— start Data block —
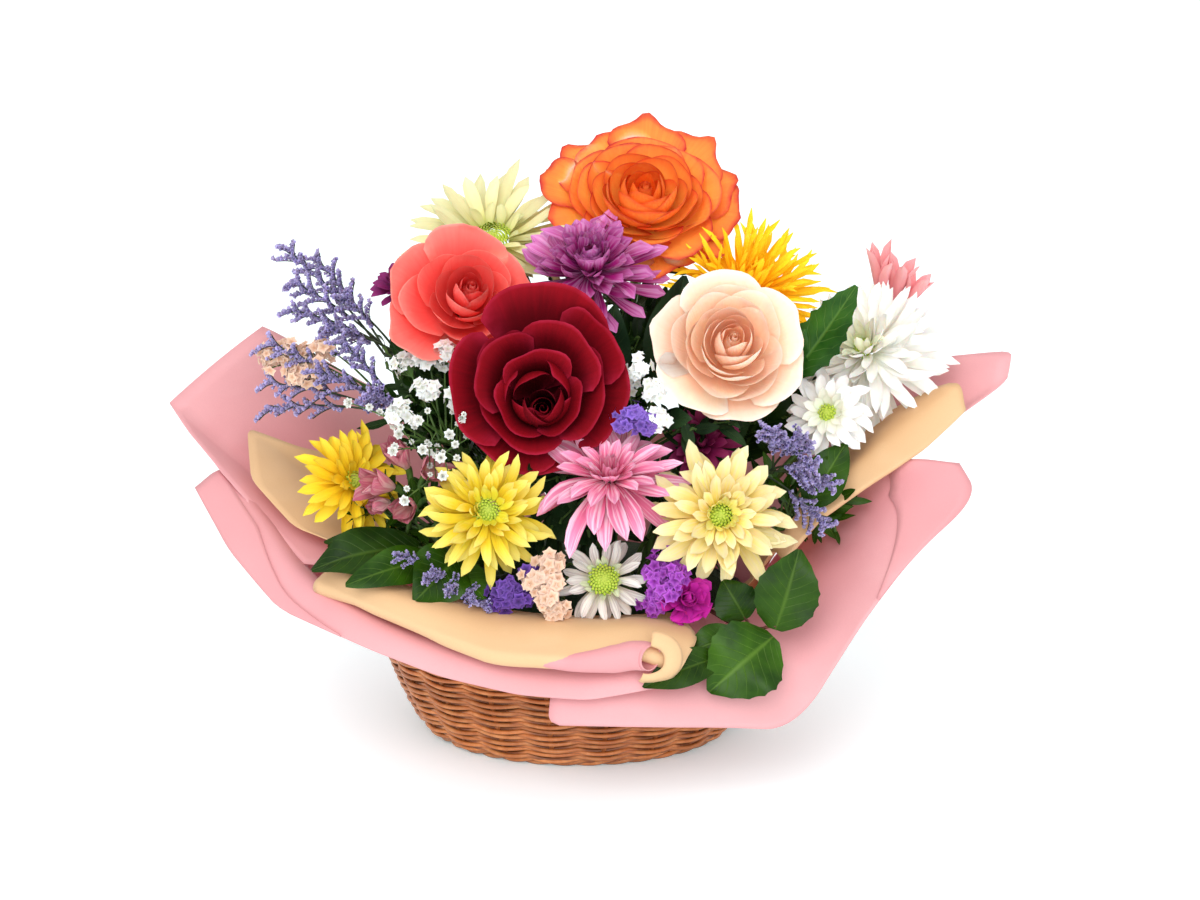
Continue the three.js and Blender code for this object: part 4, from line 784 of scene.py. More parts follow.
def strip(form, at, turn, start, heading, length, width, lift, bend, rise=0.0, cup=0.3, sway=0.0,
          tip="round", layer=1.0, skin=0, rows=8, columns=5):
    """A long petal: it leaves the head at lift and bends inward, or outward where bend is negative."""
    t = np.linspace(0, 1, rows)
    slope = lift + bend * t
    step = length / (rows - 1)
    middle = start + np.concatenate([[0], np.cumsum(np.cos(slope[1:]) * step)])
    high = rise + np.concatenate([[0], np.cumsum(np.sin(slope[1:]) * step)])
    a = np.linspace(-1, 1, columns)[None]
    half = (width / 2 * np.interp(t, *TIPS[tip]))[:, None]
    bowl = cup * half * a**2
    out = middle[:, None] - np.sin(slope)[:, None] * bowl
    up = high[:, None] + np.cos(slope)[:, None] * bowl
    angle = heading + (sway * t**2)[:, None]
    aside = a * half
    x = out * np.cos(angle) - aside * np.sin(angle)
    y = out * np.sin(angle) + aside * np.cos(angle)
    points = np.stack([x, y, up], -1)
    form.grid(place(points, at, turn), along=t[:, None], across=a, layer=layer, tone=rng.random(), skin=skin)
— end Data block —
Your task: Make an exact copy of every line in the data.

Expected answer:
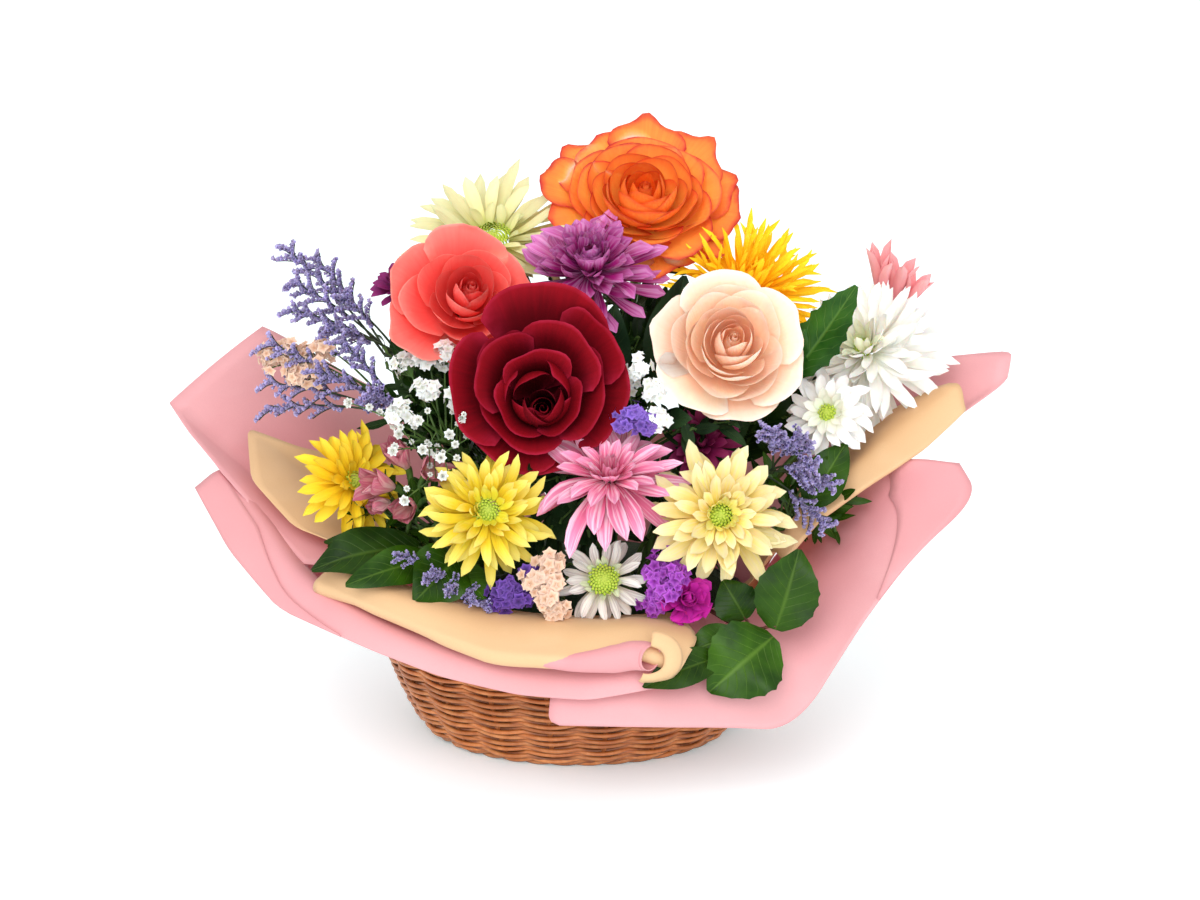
Continue the three.js and Blender code for this object: part 4, from line 784 of scene.py. More parts follow.
def strip(form, at, turn, start, heading, length, width, lift, bend, rise=0.0, cup=0.3, sway=0.0,
          tip="round", layer=1.0, skin=0, rows=8, columns=5):
    """A long petal: it leaves the head at lift and bends inward, or outward where bend is negative."""
    t = np.linspace(0, 1, rows)
    slope = lift + bend * t
    step = length / (rows - 1)
    middle = start + np.concatenate([[0], np.cumsum(np.cos(slope[1:]) * step)])
    high = rise + np.concatenate([[0], np.cumsum(np.sin(slope[1:]) * step)])
    a = np.linspace(-1, 1, columns)[None]
    half = (width / 2 * np.interp(t, *TIPS[tip]))[:, None]
    bowl = cup * half * a**2
    out = middle[:, None] - np.sin(slope)[:, None] * bowl
    up = high[:, None] + np.cos(slope)[:, None] * bowl
    angle = heading + (sway * t**2)[:, None]
    aside = a * half
    x = out * np.cos(angle) - aside * np.sin(angle)
    y = out * np.sin(angle) + aside * np.cos(angle)
    points = np.stack([x, y, up], -1)
    form.grid(place(points, at, turn), along=t[:, None], across=a, layer=layer, tone=rng.random(), skin=skin)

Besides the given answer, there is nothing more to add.